By Nada Badawi
Opposition figure and founder of the Al-Tayar Al-Sha’aby Party Hamdeen Sabbahi has voiced his rejection of the proposed $4.8bn International Monetary Fund (IMF) loan to Egypt, after the IMF delegation met with him on Saturday.
Sabbahi said in a press release issued by his party that he “refuses the loan if eliminating subsidies and raising prices would take place, hurting the poor”.
An IMF delegation has scheduled meetings with a number of opposition figures since last week to learn more about their stance on the loan package.
The IMF has been holding talks in Cairo with the Egyptian Cabinet since 4 April concerning a revised economic programme that includes a gradual reform of costly fuel subsidies, and an extension of sales tax to fewer items than previously planned.
Heba Yassin, media spokesperson of Al-Tayar Al-Sha’aby, said that the party cannot approve the loan “due to the preconditions that the IMF set”, specifically the austerity decisions.
Sabbahi said that he would be supportive of any “unconditional support for the Egyptian economy which encourages investment and development”.
“Approving the loan could push the Egyptian economy into a series of debts that it cannot afford at this moment,” Yassin added.
Amr Hamzawy, leader of the Freedom Egypt Party, said on his Twitter account that he had discussed his concerns with the delegation on Saturday, such as the economic and financial crisis in Egypt.
Hamzawy demanded the Egyptian government “address the crisis effectively and manage its talks with the IMF transparently”.
“The fact [is] that the current political environment, in which national consensus is absent, adds to the explosive nature of the crisis,” he said via his Twitter account.
Media reports have recently published news of Egypt likely requesting an increase on the planned $4.8bn loan.
Yassin however stated that such news had not been received by the party or its members, saying: “We have no knowledge of such news, which is a clear indication of the government’s lack of transparency about the loan.”
“Our public opinion does not have real information about the talks nor the loan, therefore populism and generalisations loom large,” Hamzawy said on Twitter.
Sabbahi warned of the economic repercussions that could result from approving the loan, saying that it could lead to further harm for the economy.
“The IMF’s conditions for the loan have already started to be implemented, including price hikes and removals of subsidies,” he said.

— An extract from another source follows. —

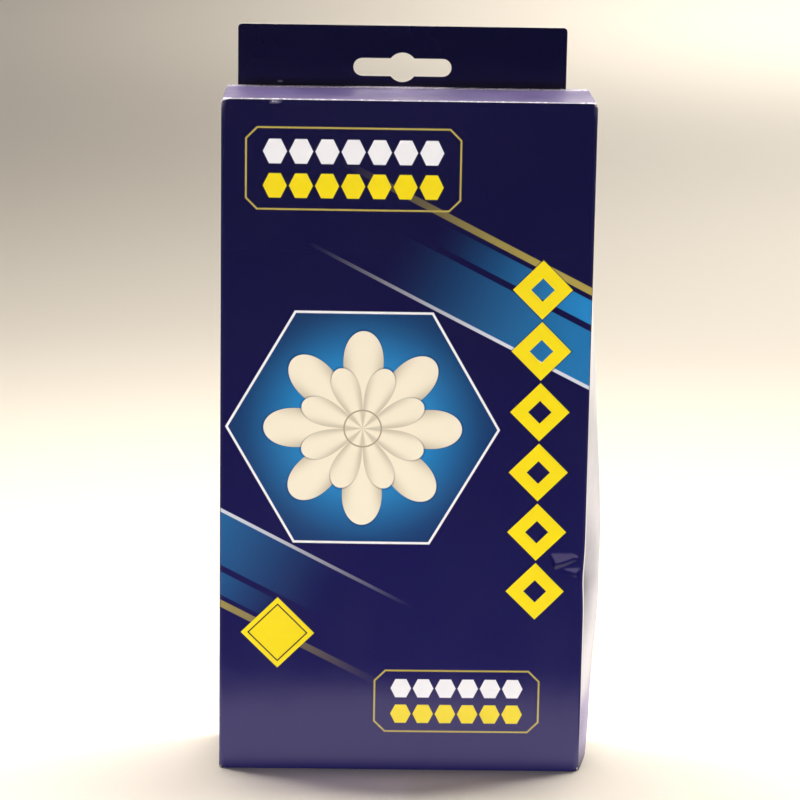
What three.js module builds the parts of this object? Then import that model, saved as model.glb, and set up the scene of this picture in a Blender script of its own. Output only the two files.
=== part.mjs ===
// A tall slim retail carton of folded paperboard, with a tuck lid and a hang panel.
//
// One die-cut blank folds into everything here. The right side, front and left side
// panels wrap round from the back panel, and the fifth panel closes the tube: it is glued
// over the outside of the back panel and rises above the lid as a hang tab with a euro slot.
// The lid folds forward from the back panel over two dust flaps, and its tuck flap slips
// down inside the front panel. The base is glued shut from four flaps.
//
// Millimetres, +Z up. The front panel faces -Y and the carton stands on Z = 0.
import * as THREE from "three";

// The carton's outer size, measured to the fold lines.
const cartonWidth = 119;
const cartonHeight = 222;
const cartonDepth = 35;

// The board, the outer radius of a fold, and the clearance between two layers of board.
const board = 0.5;
const foldRadius = 0.9;
const gap = 0.3;

// How far each wall bows out over the packed contents, at its fullest.
const rightBulge = 6.4;
const leftBow = 0.7;
const frontBow = 1.3;

// The right wall's bulge leans towards the base and still flares a little at the floor.
const bulgeSkew = 0.58;
const bulgeSharpness = 2.4;
const baseFlareShare = 0.35;
const baseFlareReach = 0.1;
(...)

Last month, the Egyptian government presented an economic programme to the IMF which involved measures to cut the budget deficit, including slashing subsidies and raising taxes.
Observers believe the IMF wants Egyptian authorities to put forward an economic plan that garners some level of political consensus.
Last December, President Mohamed Morsi reversed a decision to introduce tax hikes, in fear of a public outcry.
“The $4.8bn loan should not include conditions,” Sabbahi added. “The government should have the freedom to determine how the money is used.”
Sabbahi stated that loan should foster employment and investments and help young people and small farmers to establish projects.
The Al-Tayar Al-Sha’aby launched a campaign against the IMF last November, accusing the international lender of “causing Egypt poverty” and citing its perceived interference in Egyptian politics.
Earlier on Saturday, the IMF delegation met with representatives of the Salafi Al-Nour Party.
“We heard the IMF’s view, and it became clear to us that they are asking for some reforms to the tax system, and their view is that there must be a review of subsidies,” said Abdallah Badran of the Al-Nour Party to Reuters after meeting IMF negotiators.
“This, in our view, will increase the burdens on the poor.”
Meanwhile, Egypt reportedly received $5bn in aid last week from countries like Qatar and Libya in an attempt to prop up the ailing economy.